## Begin STORED DATA

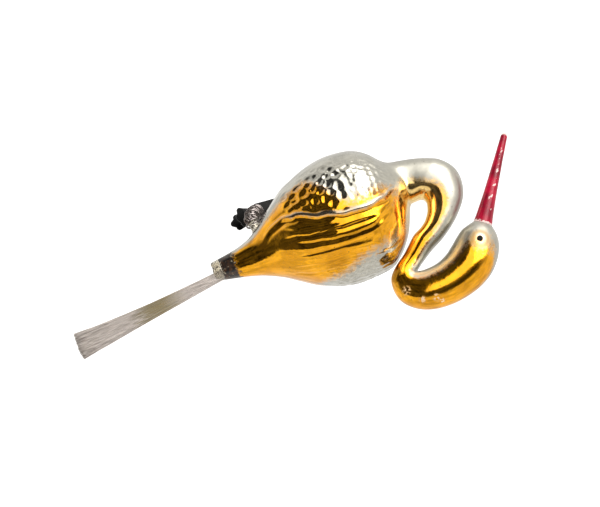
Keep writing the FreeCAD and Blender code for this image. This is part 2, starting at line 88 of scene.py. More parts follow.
def smooth(low, high, value):
    """0 below low, 1 above high, and a soft step between."""
    share = min(max((value - low) / (high - low), 0.0), 1.0)
    return share * share * (3 - 2 * share)


def finish_piece(bm, name, body, material, replaces=()):
    """Move a piece modelled in the bird's millimetres into the frame, and let it ride on a body."""
    bmesh.ops.recalc_face_normals(bm, faces=bm.faces)
    bmesh.ops.transform(bm, matrix=to_frame, verts=bm.verts)
    mesh = bpy.data.meshes.new(name)
    bm.to_mesh(mesh)
    bm.free()
    for polygon in mesh.polygons:
        polygon.use_smooth = True
    piece = bpy.data.objects.new(name, mesh)
    bpy.context.scene.collection.objects.link(piece)
    mesh.materials.append(material)
    if body:
        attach(piece, body)
    if replaces:
        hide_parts(*replaces)
    print(name, "has", len(mesh.vertices), "points and", len(mesh.polygons), "faces")
    return piece


# %% [markdown]
# ## Colours and nodes
# Colours are picked as sRGB hex values, as a paint chart gives them, and Blender calculates in linear
# light, so one function turns one into the other.  Another adds a shader node with its settings and links.
# Its inputs are given in order, or by name or number.  A MapRange node takes a value, the range it comes
# from and the range it goes to; a Mix node for colours takes a factor, and its colours are inputs 6 and 7.

# %% Colour and node helpers
def colour(code):
    """An sRGB hex colour as linear RGBA."""
    parts = [int(code[i:i + 2], 16) / 255 for i in (1, 3, 5)]
    return tuple(p / 12.92 if p <= 0.04045 else ((p + 0.055) / 1.055) ** 2.4 for p in parts) + (1.0,)


def fill(node, inputs):
    """Set a node's inputs to values or hex colours, or link them to sockets."""
    for key, value in inputs.items() if isinstance(inputs, dict) else enumerate(inputs):
        if isinstance(value, bpy.types.NodeSocket):
            node.id_data.links.new(value, node.inputs[key])
        else:
            node.inputs[key].default_value = colour(value) if isinstance(value, str) else value


def add(tree, kind, inputs=(), output=None, **settings):
    """Add a node with its settings and links, and give back its first live output, or a named one."""
    made = tree.nodes.new("ShaderNode" + kind)
    for key, value in settings.items():
        setattr(made, key, value)
    fill(made, inputs)
    if output:
        return made.outputs[output]
    return next((socket for socket in made.outputs if socket.enabled), None)


def new_material(name):
    """A material, a way to add its nodes, its shader, and coordinates in the bird's millimetres."""
    material = bpy.data.materials.new(name)
    material.use_nodes = True
    tree = material.node_tree
    place = add(tree, "TexCoord", output="Object")
    bird_mm = add(tree, "Mapping", {"Vector": place, "Location": tuple(-TUBE), "Scale": (1 / MM,) * 3})
    return material, partial(add, tree), tree.nodes["Principled BSDF"], bird_mm


# %% [markdown]
# ## The glass, as one drawn tube
# The body, neck and head are one piece of glass, and it was one tube all along.  Spheres and cylinders
# joined by booleans would leave seams that a mirror finish shows at once.  Instead one circle is extruded
# ring by ring along the tube's bent middle line, getting wider and narrower as the glassblower's breath
# made it.
# Each row below is a ring: X, Z and radius in millimetres, and the tube's direction in degrees.

# %% The tube's rings
RINGS = [
    (-1.0, 0.1, 3.5, 0), (3.3, 0.3, 4.3, 0), (7.0, 0.4, 5.2, 0), (11.1, 0.3, 6.7, 0), (16.4, -0.4, 10.0, 0),
    (20.5, -0.5, 12.9, 0), (25.1, -0.6, 16.1, 0), (29.2, -0.5, 18.0, 0), (33.2, -0.5, 19.5, 0),
    (37.9, -0.6, 20.5, 0), (42.3, -0.75, 20.7, 0), (47.1, -0.7, 20.3, 0), (50.2, -0.7, 19.5, 0),
    (53.1, -1.0, 17.7, 0), (55.6, -1.2, 15.4, 0), (57.8, -1.3, 12.7, 0), (59.6, -2.3, 10.4, 0),
    (61.0, -3.8, 8.5, 0), (62.2, -4.8, 7.3, 3), (65.6, -4.3, 7.0, 20), (69.9, -3.0, 7.2, 45),
    (72.7, 0.1, 7.1, 70), (72.7, 4.5, 6.1, 95), (70.2, 8.7, 4.85, 120), (66.8, 12.1, 4.1, 140),
    (64.4, 13.8, 3.9, 147), (60.9, 15.6, 3.85, 148), (57.8, 18.0, 3.5, 147), (55.5, 19.8, 3.3, 142),
    (53.2, 21.6, 3.6, 120), (51.7, 23.7, 4.5, 90), (52.1, 27.35, 5.5, 50), (55.8, 29.9, 6.3, 22),
    (62.1, 30.5, 6.85, 3), (68.1, 29.2, 7.3, -18), (72.8, 26.6, 7.6, -32), (76.0, 23.6, 7.2, -42),
    (78.1, 20.9, 6.3, -48), (79.4, 18.9, 4.9, -53), (80.4, 17.2, 3.2, -55),
]
TUBE_RINGS = 350
TUBE_SIDES = 256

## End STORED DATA

**WHAT YOU SHOULD DO:**
Copy out the whole listing, exactly as written.

**WRITTEN RESPONSE:**
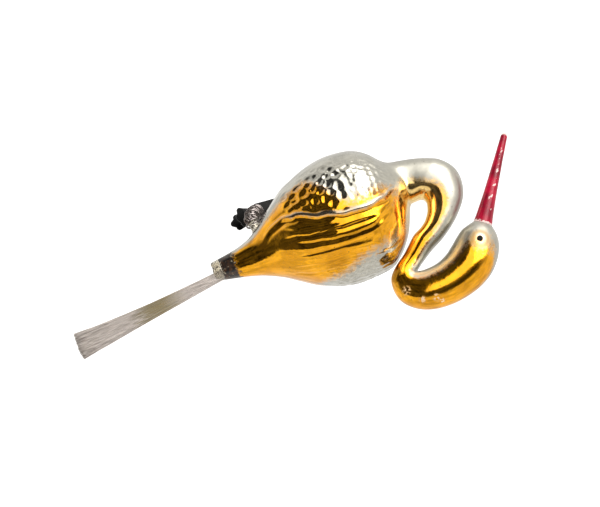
Keep writing the FreeCAD and Blender code for this image. This is part 2, starting at line 88 of scene.py. More parts follow.
def smooth(low, high, value):
    """0 below low, 1 above high, and a soft step between."""
    share = min(max((value - low) / (high - low), 0.0), 1.0)
    return share * share * (3 - 2 * share)


def finish_piece(bm, name, body, material, replaces=()):
    """Move a piece modelled in the bird's millimetres into the frame, and let it ride on a body."""
    bmesh.ops.recalc_face_normals(bm, faces=bm.faces)
    bmesh.ops.transform(bm, matrix=to_frame, verts=bm.verts)
    mesh = bpy.data.meshes.new(name)
    bm.to_mesh(mesh)
    bm.free()
    for polygon in mesh.polygons:
        polygon.use_smooth = True
    piece = bpy.data.objects.new(name, mesh)
    bpy.context.scene.collection.objects.link(piece)
    mesh.materials.append(material)
    if body:
        attach(piece, body)
    if replaces:
        hide_parts(*replaces)
    print(name, "has", len(mesh.vertices), "points and", len(mesh.polygons), "faces")
    return piece


# %% [markdown]
# ## Colours and nodes
# Colours are picked as sRGB hex values, as a paint chart gives them, and Blender calculates in linear
# light, so one function turns one into the other.  Another adds a shader node with its settings and links.
# Its inputs are given in order, or by name or number.  A MapRange node takes a value, the range it comes
# from and the range it goes to; a Mix node for colours takes a factor, and its colours are inputs 6 and 7.

# %% Colour and node helpers
def colour(code):
    """An sRGB hex colour as linear RGBA."""
    parts = [int(code[i:i + 2], 16) / 255 for i in (1, 3, 5)]
    return tuple(p / 12.92 if p <= 0.04045 else ((p + 0.055) / 1.055) ** 2.4 for p in parts) + (1.0,)


def fill(node, inputs):
    """Set a node's inputs to values or hex colours, or link them to sockets."""
    for key, value in inputs.items() if isinstance(inputs, dict) else enumerate(inputs):
        if isinstance(value, bpy.types.NodeSocket):
            node.id_data.links.new(value, node.inputs[key])
        else:
            node.inputs[key].default_value = colour(value) if isinstance(value, str) else value


def add(tree, kind, inputs=(), output=None, **settings):
    """Add a node with its settings and links, and give back its first live output, or a named one."""
    made = tree.nodes.new("ShaderNode" + kind)
    for key, value in settings.items():
        setattr(made, key, value)
    fill(made, inputs)
    if output:
        return made.outputs[output]
    return next((socket for socket in made.outputs if socket.enabled), None)


def new_material(name):
    """A material, a way to add its nodes, its shader, and coordinates in the bird's millimetres."""
    material = bpy.data.materials.new(name)
    material.use_nodes = True
    tree = material.node_tree
    place = add(tree, "TexCoord", output="Object")
    bird_mm = add(tree, "Mapping", {"Vector": place, "Location": tuple(-TUBE), "Scale": (1 / MM,) * 3})
    return material, partial(add, tree), tree.nodes["Principled BSDF"], bird_mm


# %% [markdown]
# ## The glass, as one drawn tube
# The body, neck and head are one piece of glass, and it was one tube all along.  Spheres and cylinders
# joined by booleans would leave seams that a mirror finish shows at once.  Instead one circle is extruded
# ring by ring along the tube's bent middle line, getting wider and narrower as the glassblower's breath
# made it.
# Each row below is a ring: X, Z and radius in millimetres, and the tube's direction in degrees.

# %% The tube's rings
RINGS = [
    (-1.0, 0.1, 3.5, 0), (3.3, 0.3, 4.3, 0), (7.0, 0.4, 5.2, 0), (11.1, 0.3, 6.7, 0), (16.4, -0.4, 10.0, 0),
    (20.5, -0.5, 12.9, 0), (25.1, -0.6, 16.1, 0), (29.2, -0.5, 18.0, 0), (33.2, -0.5, 19.5, 0),
    (37.9, -0.6, 20.5, 0), (42.3, -0.75, 20.7, 0), (47.1, -0.7, 20.3, 0), (50.2, -0.7, 19.5, 0),
    (53.1, -1.0, 17.7, 0), (55.6, -1.2, 15.4, 0), (57.8, -1.3, 12.7, 0), (59.6, -2.3, 10.4, 0),
    (61.0, -3.8, 8.5, 0), (62.2, -4.8, 7.3, 3), (65.6, -4.3, 7.0, 20), (69.9, -3.0, 7.2, 45),
    (72.7, 0.1, 7.1, 70), (72.7, 4.5, 6.1, 95), (70.2, 8.7, 4.85, 120), (66.8, 12.1, 4.1, 140),
    (64.4, 13.8, 3.9, 147), (60.9, 15.6, 3.85, 148), (57.8, 18.0, 3.5, 147), (55.5, 19.8, 3.3, 142),
    (53.2, 21.6, 3.6, 120), (51.7, 23.7, 4.5, 90), (52.1, 27.35, 5.5, 50), (55.8, 29.9, 6.3, 22),
    (62.1, 30.5, 6.85, 3), (68.1, 29.2, 7.3, -18), (72.8, 26.6, 7.6, -32), (76.0, 23.6, 7.2, -42),
    (78.1, 20.9, 6.3, -48), (79.4, 18.9, 4.9, -53), (80.4, 17.2, 3.2, -55),
]
TUBE_RINGS = 350
TUBE_SIDES = 256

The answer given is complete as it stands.